Land is the most expensive part of buying a home in Austin, so building on smaller lots can reduce the cost of new builds. But also, in theory, the owner of a median-sized lot in Austin (around 8,600 square feet, according to one study) could slice up their property to accommodate three homes; though, in practice, most lots will only be split into two. The process – known as lot subdivision – can also be costly and time-consuming, but the city is exploring ways to provide low-interest, forgivable loans to owners to help with those costs, while reforming the subdivision process to make it more accessible to typical homeowners.

Council also approved code changes that will allow apartments to be built closer to single-family homes and created a new zoning district that will be mapped along the first phase of Austin’s forthcoming light rail line via Project Connect. Both policy changes are meant to boost housing supply and help reduce sprawl.
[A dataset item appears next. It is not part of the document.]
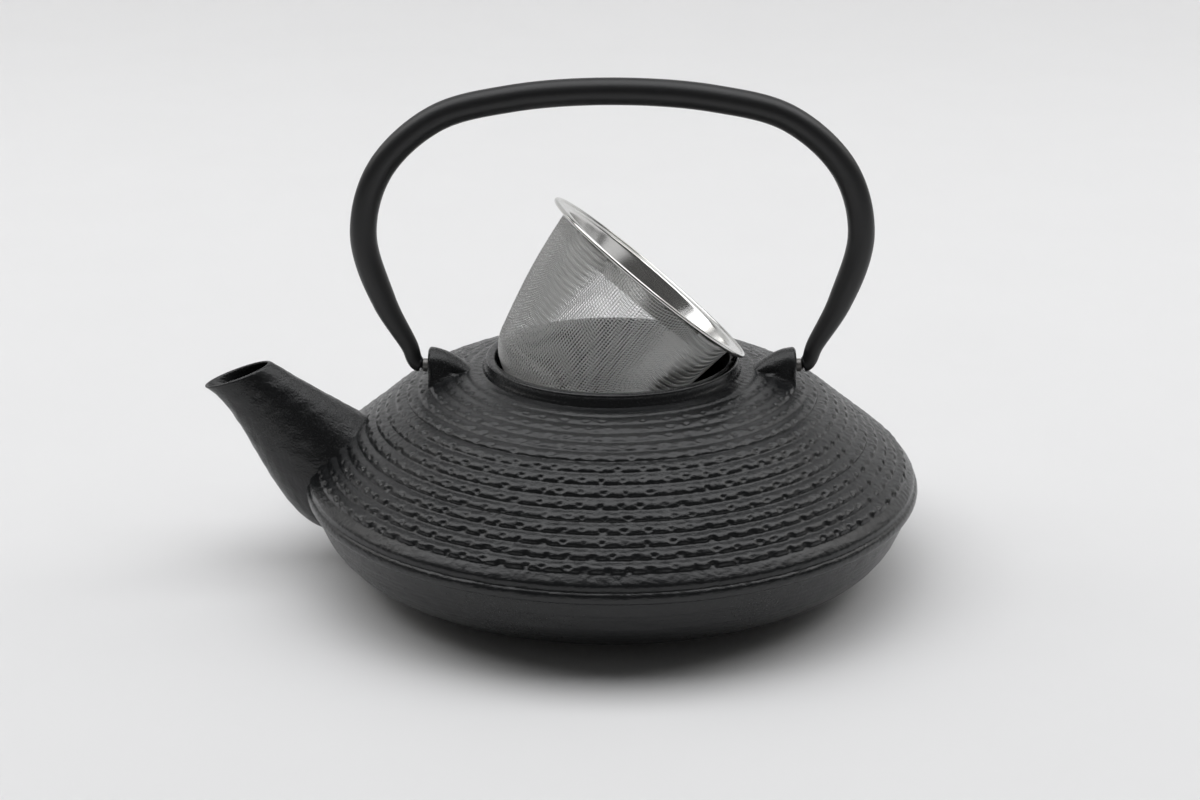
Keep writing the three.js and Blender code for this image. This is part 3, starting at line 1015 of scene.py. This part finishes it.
def woven(name, place, facing):
    """One set of wires as thin rods along the first axis of a grid of crossings."""
    points, faces, start = [], [], 0
    for wire, normal in zip(np.swapaxes(place, 0, 1), np.swapaxes(facing, 0, 1)):
        there = np.nonzero(~np.isnan(wire[:, 0]))[0]
        for run in np.split(there, np.nonzero(np.diff(there) > 1)[0] + 1):
            if len(run) < 3:
                continue
            p, n = wire[run], normal[run]
            way = np.gradient(p, axis=0)
            way /= np.linalg.norm(way, axis=1)[:, None]
            across = np.cross(way, n)
            across /= np.linalg.norm(across, axis=1)[:, None]
            lift = np.cross(across, way)
            ring = wire_radius * (
                np.cos(wire_round)[None, :, None] * across[:, None, :]
                + np.sin(wire_round)[None, :, None] * lift[:, None, :]
            )
            points.append((p[:, None, :] + ring).reshape(-1, 3))
            index = start + np.arange(len(wire_round) * len(run)).reshape(len(run), -1)
            a, b = index[:-1], index[1:]
            sides = np.stack([a, np.roll(a, -1, 1), np.roll(b, -1, 1), b], -1).reshape(-1, 4)
            faces += sides.tolist() + [index[0][::-1].tolist(), index[-1].tolist()]
            start += index.size
    mesh = bpy.data.meshes.new(name)
    mesh.from_pydata((np.vstack(points) * MM).tolist(), [], faces)
    mesh.transform(leaning)
    mesh.shade_smooth()
    piece = bpy.data.objects.new(name, mesh)
    bpy.context.scene.collection.objects.link(piece)
    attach(piece, "infuser")
    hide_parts("infuser_mesh")
    return piece


warp = woven("cup_mesh_warp", crossing + outward * over * weave_lift, outward)
weft_place = np.swapaxes(crossing - outward * over * weave_lift, 0, 1)
weft = woven("cup_mesh_weft", weft_place, np.swapaxes(outward, 0, 1))
stained_wire = (0.74, 0.74, 0.73, 1)
clean_wire = (0.86, 0.86, 0.85, 1)
drawn_wire = Finish("drawn_stainless_wire")
stain = drawn_wire.grain(12, 3, 0.55)
drawn_wire.coat(
    [warp, weft],
    {
        "Base Color": drawn_wire.mix(stain, stained_wire, clean_wire),
        "Metallic": 1.0,
        "Roughness": 0.27 + stain * 0.14,
    },
)

# ---------------------------------------------------------------------------------------------
# Studio: a white paper sweep under and behind the pot, one broad soft light overhead and a weak
# one at each side, in a dim room.
sweep_half_width = 3500
sweep_front = -3500
sweep_bend = 900
sweep_radius = 350
sweep_height = 1600
bend_steps = 25
grey_fibre = (0.76, 0.76, 0.76, 1)
white_fibre = (0.78, 0.78, 0.78, 1)
bend = np.radians(np.linspace(0, 90, bend_steps))
sweep_line = [(sweep_front, 0)]
sweep_line += [
    (sweep_bend + sweep_radius * math.sin(a), sweep_radius * (1 - math.cos(a))) for a in bend
]
sweep_line += [(sweep_bend + sweep_radius, sweep_height)]
paper_points = [(x, y, z) for y, z in sweep_line for x in (-sweep_half_width, sweep_half_width)]
paper_faces = [(2 * i, 2 * i + 1, 2 * i + 3, 2 * i + 2) for i in range(len(sweep_line) - 1)]
sweep_mesh = bpy.data.meshes.new("paper_sweep")
sweep_mesh.from_pydata((np.array(paper_points) * MM).tolist(), [], paper_faces)
sweep_mesh.shade_smooth()
sweep = bpy.data.objects.new("paper_sweep", sweep_mesh)
bpy.context.scene.collection.objects.link(sweep)
paper = Finish("white_paper")
fibre = paper.grain(60, 3, 0.5)
paper.coat(
    [sweep],
    {
        "Base Color": paper.mix(fibre, grey_fibre, white_fibre),
        "Roughness": 0.9,
    },
)


def soft_light(name, place, aim, size, power, colour):
    light = bpy.data.lights.new(name, "AREA")
    light.shape = "RECTANGLE"
    light.size, light.size_y = size
    light.energy = power
    light.color = colour
    lamp = bpy.data.objects.new(name, light)
    lamp.location = place
    lamp.rotation_euler = (Vector(aim) - Vector(place)).to_track_quat("-Z", "Y").to_euler()
    bpy.context.scene.collection.objects.link(lamp)


soft_light(
    "overhead",
    place=(0, 0.06, 1.7),
    aim=(0, 0, 0),
    size=(3.8, 1.5),
    power=40.5,
    colour=(0.98, 0.985, 1),
)
for name, side in (("left_fill", -1), ("right_fill", 1)):
    soft_light(
        name,
        place=(side * 1.5, 0.5, 1.1),
        aim=(0, 0, 0.03),
        size=(1, 1),
        power=4.5,
        colour=(1, 0.985, 0.96),
    )
# The room is dim where it lights the pot and pale where it shows past the edge of the paper.
room_light = (0.09, 0.089, 0.088, 1)
room_seen = (0.74, 0.75, 0.76, 1)
world = bpy.data.worlds.new("room")
world.use_nodes = True
seen = world.node_tree.nodes.new("ShaderNodeLightPath")
shade = world.node_tree.nodes.new("ShaderNodeMix")
shade.data_type = "RGBA"
shade.inputs[6].default_value = room_light
shade.inputs[7].default_value = room_seen
world.node_tree.links.new(seen.outputs["Is Camera Ray"], shade.inputs[0])
world.node_tree.links.new(shade.outputs[2], world.node_tree.nodes["Background"].inputs["Color"])
bpy.context.scene.world = world
bpy.context.scene.view_settings.view_transform = "Standard"

eye_place = (-0.003646, -0.632558, 0.272945)
eye_dip = 19.3
camera = bpy.data.cameras.new("camera")
camera.sensor_width = 36
camera.lens = 66
camera.clip_end = 20
eye = bpy.data.objects.new("camera", camera)
eye.location = eye_place
eye.rotation_euler = (math.radians(90 - eye_dip), 0, 0)
bpy.context.scene.collection.objects.link(eye)
bpy.context.scene.camera = eye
But, as the hours of public testimony that preceded Council’s votes last week indicate, some residents are skeptical of the changes. Many speakers expressed fears that the new rules could drastically alter the character of the neighborhoods they live in or exacerbate the affordability problems the changes are meant to address. Council directed staff last week to study options to reduce displacement, such as exempting neighborhoods prone to gentrification (mostly in East Austin), or by creating an “Equity Overlay” to help protect these neighborhoods.

CM Alison Alter, who represents parts of Central and West Austin, also shared fear that increasing housing density too quickly in areas prone to wildfire risk could threaten community safety. Austin Fire Chief Joel Baker was at the meeting and said the fire department would work with the city’s housing and planning departments to mitigate these risks.

“Our code does need to be updated,” Alter said from the dais. “My position is not 'no change’; my position is responsible change that strengthens our community, not change that makes our community less safe.”